The Dollar’s Weight and Conflicting Market Forces
A strengthening US dollar has added further downward pressure. Rising energy costs and broad market uncertainty are driving capital into American currency. Since silver is priced in dollars, this appreciation makes the metal more expensive for international buyers, potentially suppressing demand. The future monetary policy path of the Federal Reserve remains a pivotal factor, influencing silver both through the dollar’s exchange rate and its effect on real yields.
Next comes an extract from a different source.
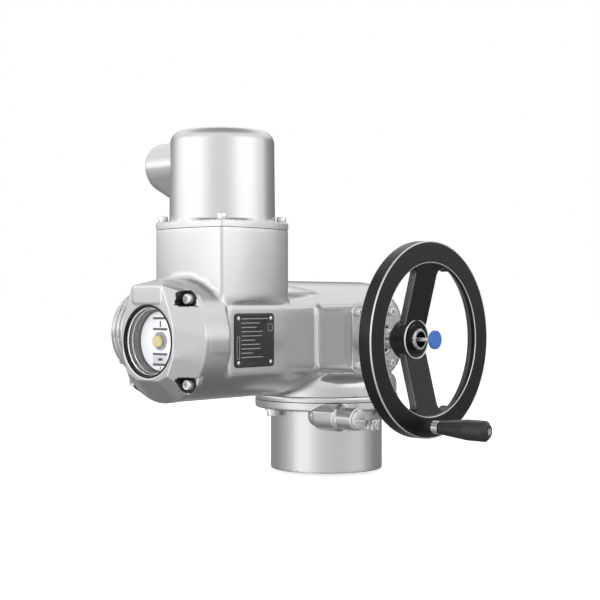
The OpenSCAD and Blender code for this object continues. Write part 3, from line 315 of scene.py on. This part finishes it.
def cast(name, node, voxel_mm, rounds, machined=(), keep=1.0, body="housing", slot="silver_paint", cores=(),
         blocks=()):
    """A softened copy of a node. machined lists (axis, place in mm, side) of the faces cut flat afterwards. The
    remesh fuses further forms with the casting: cores lists (radius, x from, x to, y, z) of rods along X, and
    blocks lists (centre, size) of boxes."""
    piece = twin(name, node)
    bpy.ops.object.mode_set(mode="EDIT")
    for radius, x_from, x_to, y, z in cores:
        bpy.ops.mesh.primitive_cylinder_add(vertices=CORE_VERTICES, radius=radius * MM,
                                            depth=(x_to - x_from) * MM, rotation=(0, math.pi / 2, 0),
                                            location=Vector(((x_from + x_to) / 2, y, z)) * MM)
    for centre, size in blocks:
        bpy.ops.mesh.primitive_cube_add(size=1, location=Vector(centre) * MM, scale=Vector(size) * MM)
    bpy.ops.object.mode_set(mode="OBJECT")
    for axis, place, side in machined:
        pick(piece, lambda co: abs(co[axis] - place * MM) < ON_PLANE_MM * MM)
        outward = Vector((0, 0, 0))
        outward[axis] = side * MACHINING_MM * MM
        bpy.ops.transform.translate(value=outward)
        bpy.ops.object.mode_set(mode="OBJECT")
    finish_with(piece, "REMESH", mode="VOXEL", voxel_size=voxel_mm * MM, use_smooth_shade=True)
    finish_with(piece, "SMOOTH", factor=0.5, iterations=rounds)
    if keep < 1:
        finish_with(piece, "DECIMATE", ratio=keep)
    for axis, place, side in machined:
        point, normal = Vector((0, 0, 0)), Vector((0, 0, 0))
        point[axis] = place * MM
        normal[axis] = side
        only(piece)
        bpy.ops.object.mode_set(mode="EDIT")
        bpy.ops.mesh.select_all(action="SELECT")
        bpy.ops.mesh.bisect(plane_co=point, plane_no=normal, use_fill=True, clear_outer=True)
        bpy.ops.object.mode_set(mode="OBJECT")
    shade(piece)
    hand_over(piece, body, slot, node)
    return piece


# Screw pockets of the cover, whose walls and bottoms get painted shade, alike in each quarter: centre from the
# window's axis, reach round the centre, spans from the window's axis, and the depths of wall and bottom from the
# output axis
POCKET_X, POCKET_Z, POCKET_R = 40, 41.5, 9
SPAN_X, SPAN_Z = (33, 49), (34, 50)
WALL_Y, BOTTOM_Y = (249.6, 262.5), (248.5, 250)
# How far in from the hub and the rim the paler sides of the spokes end
PALE_IN, PALE_OUT = 2, 3

cast("housing_casting", "gear_housing", 2.2, 8, [(1, -243, -1), (2, 262, 1), (2, 84.6, -1), (0, 93, 1),
                                                 (0, -84, -1)])
cover = cast("cover_casting", "switch_cover", 0.7, 3, [(1, -243.6, 1)])
# Painted shade: the walls and bottoms of the screw pockets take a dark coat that stands for the shade falling in them
cover.data.materials.append(pocket_painted_shade)
for face in cover.data.polygons:
    x, y, z = (abs(value) / MM for value in face.center - Vector((0, 0, AXIS_Z * MM)))
    wall = WALL_Y[0] < y < WALL_Y[1] and face.normal.y > -0.9
    bottom = BOTTOM_Y[0] < y < BOTTOM_Y[1] and face.normal.y < -0.5
    near = math.hypot(x - POCKET_X, z - POCKET_Z) < POCKET_R
    if near and SPAN_X[0] < x < SPAN_X[1] and SPAN_Z[0] < z < SPAN_Z[1] and (wall or bottom):
        face.material_index = 1
cast("connection_drum", "connector_cover", 1.2, 9, [(2, 262.6, -1)])
# The inner part of the plug boss is thicker, and a web joins it to the flange above
cast("foot_casting", "output_housing", 1.1, 4, [(2, 78, 1), (2, -3, -1)], cores=[(14.7, 41, 70, -57, 63.5)],
     blocks=[((55.5, -57, 67), (29, 29.4, 7))])
cast("motor_casting", "motor_housing", 1.5, 3, [(0, -84.6, 1), (0, -243, -1)])
cast("motor_cap_casting", "motor_end_cap", 1.1, 2, [(0, -243, 1)])
cast("hand_drive_cover", "manual_drive_cover", 0.8, 3, [(0, 93, -1)])
wheel = cast("handwheel_casting", "handwheel", 0.8, 3, keep=0.5, body="handwheel", slot="black_coating",
             cores=[(20.4, 138.5, 150, HAND_Y, AXIS_Z), (17.5, 135.5, 140, HAND_Y, AXIS_Z)])
# The sides of the spokes take a paler grey, fully metallic coat
wheel.data.materials.append(pale_spoke_coat)
for face in wheel.data.polygons:
    from_axis = math.hypot(face.center.y / MM - HAND_Y, face.center.z / MM - AXIS_Z)
    if abs(face.normal.y) > 0.8 and HUB_RING_R + PALE_IN < from_axis < RIM_R - PALE_OUT:
        face.material_index = 1
# The photo shows no dark image of the wheel in the silver coat behind it, so mirrored rays pass it by
wheel.visible_glossy = False
cast("moulded_grip", "handle_grip", 0.6, 5, body="grip", slot="black_plastic")
cast("moulded_button", "button_head", 0.35, 2, body="button", slot="blue_plastic")

# %% [markdown]
# Screws and plugs keep their exact form and only get the tiny chamfer that every turned part has, because that
# chamfer is what catches the light.

# %% Chamfered small parts

CHAMFER_MM = 0.3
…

Unlike gold, which typically sees more straightforward gains during periods of uncertainty, silver contends with opposing market currents. On one hand, geopolitical tensions traditionally spur investor interest in precious metals. On the other, over half of global silver demand stems from industrial applications, particularly electronics and photovoltaic panels. The threat of a global recession triggered by prolonged conflict raises the prospect of a sharp contraction in demand from these key industrial consumers.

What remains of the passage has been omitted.